This Beauty Editor Brushes Off Old-Fashioned Beliefs

This Beauty Editor Brushes Off Old-Fashioned Beliefs
by Truly Beauty

The #DontJudgeABook interview series focuses on the opinions of Truly’s beautiful and accomplished community of customers. It’s about looking beyond the exterior and neglecting the first impressions that bring no value.

Get in touch to get featured too! Alternatively – submit your own selfie with the hashtag #dontjudgeabook or #firstimpressions and tag us in @trulybeauty for the chance to get featured too.

With over 42.5k followers and as the senior editor of Coveteur, nobody knows the impacts of first impressions and assumptions better than Hannah Baxter. Here, she opens up about her take on first impressions and why you shouldn’t judge a book by its cover.


Hi! I’m Hannah Baxter, a beauty editor based in New York City. 

When I think about first impressions, I think about sizing someone up when you first meet them, and how you feel after interacting with them. In New York, and in my industry especially, you meet so many people, so you’re very aware of what people might think about you when you first meet them and vice versa.

I’ve faced my fair share of first impressions. In an industry dominated by women, I don’t often feel like I’m not taken seriously, but when other people, and men especially, outside my field learn what I do, there’s often a sense that maybe I’m not as intelligent, or I can’t speak to anything other than beauty and fashion. There’s a lack of understanding about just how well-read and clued in beauty editors and journalists are.

Have those first impressions caused hurdles for me during the progression of my career? It’s not been easy – that I can tell you. However, I don’t let it hold me back and never have.

To get ahead in this career path, you kind of have to prove you’re not “just another pretty face” because, clearly, anyone interested in this industry has a knowledge of and appreciation for fashion and beauty. I’ve worked hard to prove that I have the writing and editing chops, that I understand editorial strategy, and have an instinct for timely reporting. 

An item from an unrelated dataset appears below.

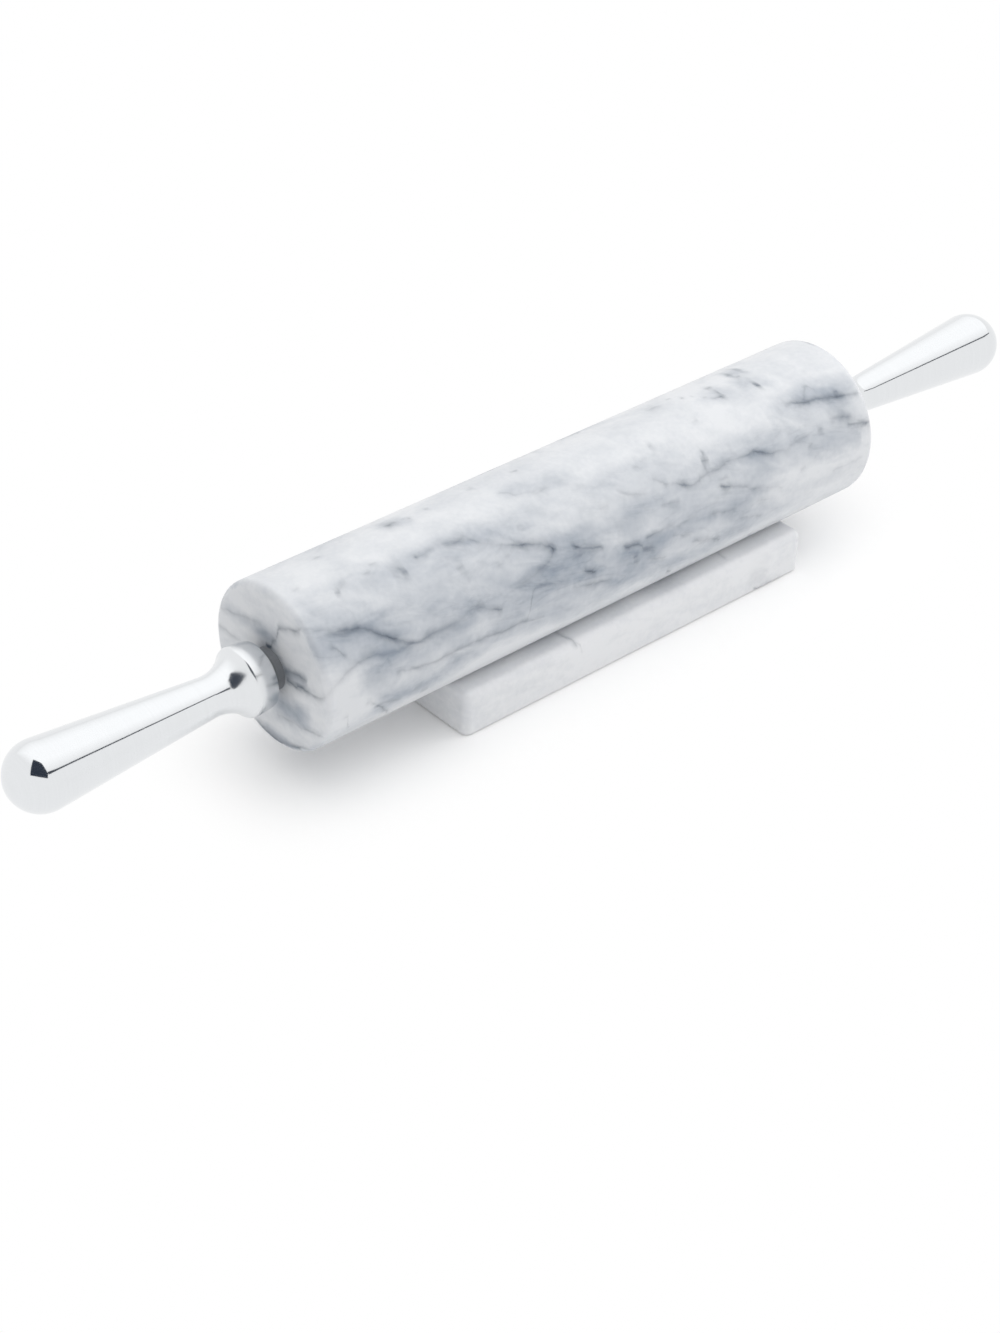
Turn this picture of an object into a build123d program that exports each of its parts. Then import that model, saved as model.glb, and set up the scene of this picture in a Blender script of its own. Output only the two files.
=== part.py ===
from build123d import *
import math
import os

# A marble rolling pin resting on its marble cradle, in millimetres.
# +X runs along the pin towards the right handle and +Z is up. The origin lies
# under the middle of the barrel, on the surface that the cradle stands on.

# Marble barrel
barrel_length = 256.0
barrel_diameter = 60.0
barrel_rim_radius = 2.3
barrel_bore_diameter = 11.5
bore_mouth_chamfer = 0.5

# Steel axle rod, with a threaded spigot and a shoulder at each end
rod_diameter = 10.0
spigot_diameter = 8.0
spigot_length = 24.0
spigot_tip_chamfer = 1.0
relief_depth = 0.7
relief_length = 2.0

# Flanged nylon bushes in the ends of the barrel
bush_diameter = 13.0
bush_sleeve_length = 20.0
bush_flange_diameter = 15.0
bush_flange_thickness = 3.0
bush_edge_chamfer = 0.4

# Thrust washers between the bushes and the handles
washer_diameter = 15.0
washer_thickness = 2.0
washer_edge_chamfer = 0.3

# Turned aluminium handles
handle_length = 94.7
collar_back_diameter = 23.0
collar_front_diameter = 24.4
collar_length = 8.0
collar_bulge = 0.25
collar_back_edge_radius = 0.6
collar_arris_radius = 1.5
flare_radius = 15.0
neck_diameter = 14.0
dome_diameter = 24.0
tapped_hole_depth = 28.0
tapped_hole_chamfer = 0.8
drill_point_angle = 118.0

# Marble cradle under the barrel, set off centre towards the right handle
cradle_length = 164.0
cradle_width = 53.0
cradle_thickness = 17.0
cradle_offset = 15.0
cradle_edge_radius = 3.0
cradle_bottom_chamfer = 0.4
groove_depth = 5.0
groove_edge_radius = 1.0

# Thin pads under the cradle
pad_diameter = 10.0
pad_thickness = 0.5
pad_inset = 14.0

# Fits and clearances
running_clearance = 0.08
bush_seat_clearance = 0.03
bush_seat_end_gap = 0.5
washer_bore_clearance = 0.15
thread_clearance = 0.05
axial_play = 0.3
seat_gap = 0.3

# One overrun serves every cut that passes through a face
cut_overrun = 5.0

# Heights and stations that follow from the sizes above
barrel_radius = barrel_diameter / 2
barrel_end_x = barrel_length / 2
groove_radius = barrel_radius + seat_gap
cradle_top_z = pad_thickness + cradle_thickness
axis_height = cradle_top_z - groove_depth + groove_radius
washer_x = barrel_end_x + bush_flange_thickness + axial_play
shoulder_x = washer_x + washer_thickness
bush_seat_depth = bush_sleeve_length + bush_seat_end_gap


def turned(profile):
    """Turn a profile drawn in the XZ plane, X as the radius, about Z."""
    return revolve(profile, axis=Axis.Z)


def ring(outer_diameter, inner_diameter, thickness):
    """A flat ring standing on the XY plane."""
    disc = Cylinder(outer_diameter / 2, thickness, align=(Align.CENTER, Align.CENTER, Align.MIN))
    hole = Cylinder(inner_diameter / 2, thickness + cut_overrun)
    return disc - hole


def rim_edges(shape, diameter):
    """The circular edges of a turned shape whose diameter comes nearest to the given one."""
    circles = shape.edges().filter_by(GeomType.CIRCLE)
    return circles.group_by(lambda edge: abs(edge.radius - diameter / 2))[0]


def on_pin_axis(shape, start_x):
    """Lay a shape turned about Z along +X, from start_x on the pin's axis."""
    return Pos(start_x, 0, axis_height) * Rot(0, 90, 0) * shape


def both_ends(shape):
    """The shape at the right end of the pin and its mirror image at the left."""
    return {"right": shape, "left": mirror(shape, about=Plane.YZ)}


def marble_barrel():
    """The roller: a marble cylinder, bored through and counterbored for the bushes."""
    roller = Cylinder(barrel_radius, barrel_length)
    roller = fillet(rim_edges(roller, barrel_diameter), barrel_rim_radius)
    roller -= Cylinder(barrel_bore_diameter / 2, barrel_length + cut_overrun)
    seat_diameter = bush_diameter + 2 * bush_seat_clearance
    seat = Cylinder(seat_diameter / 2, bush_seat_depth, align=(Align.CENTER, Align.CENTER, Align.MAX))
    roller -= Pos(0, 0, barrel_end_x) * seat
    roller -= Pos(0, 0, -barrel_end_x) * Rot(180, 0, 0) * seat
    rims = rim_edges(roller, seat_diameter).sort_by(Axis.Z)
    roller = chamfer([rims[0], rims[-1]], bore_mouth_chamfer)
    return Pos(0, 0, axis_height) * Rot(0, 90, 0) * roller


def flanged_bush():
    """The right bush: a sleeve in the counterbore and a flange on the barrel's end face."""
    bore_diameter = rod_diameter + 2 * running_clearance
    flange_radius = bush_flange_diameter / 2
    sleeve = Cylinder(bush_diameter / 2, bush_sleeve_length, align=(Align.CENTER, Align.CENTER, Align.MAX))
    flange = Cylinder(flange_radius, bush_flange_thickness, align=(Align.CENTER, Align.CENTER, Align.MIN))
    bush = sleeve + flange
    bush -= Cylinder(bore_diameter / 2, 2 * (bush_sleeve_length + bush_flange_thickness))
    bush = chamfer(rim_edges(bush, bore_diameter), bush_edge_chamfer)
    bush = chamfer(rim_edges(bush, bush_flange_diameter).sort_by(Axis.Z)[-1], bush_edge_chamfer)
    bush = chamfer(rim_edges(bush, bush_diameter).sort_by(Axis.Z)[0], bush_edge_chamfer)
    return on_pin_axis(bush, barrel_end_x)


def thrust_washer():
    """The right washer, flat against the back of the handle's collar."""
    bore_diameter = rod_diameter + 2 * washer_bore_clearance
    washer = ring(washer_diameter, bore_diameter, washer_thickness)
    washer = chamfer(rim_edges(washer, washer_diameter), washer_edge_chamfer)
    return on_pin_axis(washer, washer_x)


def axle_rod():
    """The rod through the barrel, shouldered where the handles screw up tight."""
    rod = Cylinder(rod_diameter / 2, 2 * shoulder_x)
    spigot = Cylinder(spigot_diameter / 2, spigot_length, align=(Align.CENTER, Align.CENTER, Align.MIN))
    spigot = chamfer(rim_edges(spigot, spigot_diameter).sort_by(Axis.Z)[-1], spigot_tip_chamfer)
    spigot -= ring(rod_diameter, spigot_diameter - 2 * relief_depth, relief_length)
    rod += Pos(0, 0, shoulder_x) * spigot
    rod += Pos(0, 0, -shoulder_x) * Rot(180, 0, 0) * spigot
    return Pos(0, 0, axis_height) * Rot(0, 90, 0) * rod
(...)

There have been unnecessary challenges, though, as I’m sure there is for everyone. It’s more the assumptions over anything else.

Anyone who spots another white blonde girl might assume certain things about her intelligence. But I also have to acknowledge the white privilege that comes along with looking the way I do, so rather than bemoan any hardships I’ve faced, I prefer to use it to my advantage to advocate for BIPOC women to get ahead in this industry. 


My first impression of Truly products?

I deal with a lot of products on a daily basis given the nature of my job, so I appreciate a brand that cares as much about branding and packaging aesthetics as Truly does about effective formulas. The Truly products feel playful and fun, more like skin-care for the joy of it rather than serious anti-aging or other concerns. I was also so hesitant to break into the body butter because it was so pretty.

Since using the products, my impression of Truly has only gotten better. The formulas are clearly effective, without being too harsh. Just because something looks playful or has fun coloring doesn’t mean that it can’t work as well as something a little more subdued or classical on the market. 


My Truly beauty routine goes something like this …

Given all the extra mask wearing, plus the hot weather, my skin has been more irritated than usual. I like using the cleanser to fight any burgeoning acne with the salicylic acid formula. The aloe vera in the mask is really soothing, and the glow serum helps my skin look dewier. I keep the body butter and lip balm by my desk to keep me hydrated throughout the day. 


My statement on how not to judge a book by its cover …

I think it’s important to remember that first impressions don’t mean everything.

Just because something looks cute doesn’t mean it can’t do the work. It’s really easy to make a snap judgement about something or someone, but it’s also worth it to take the time to experience it for yourself.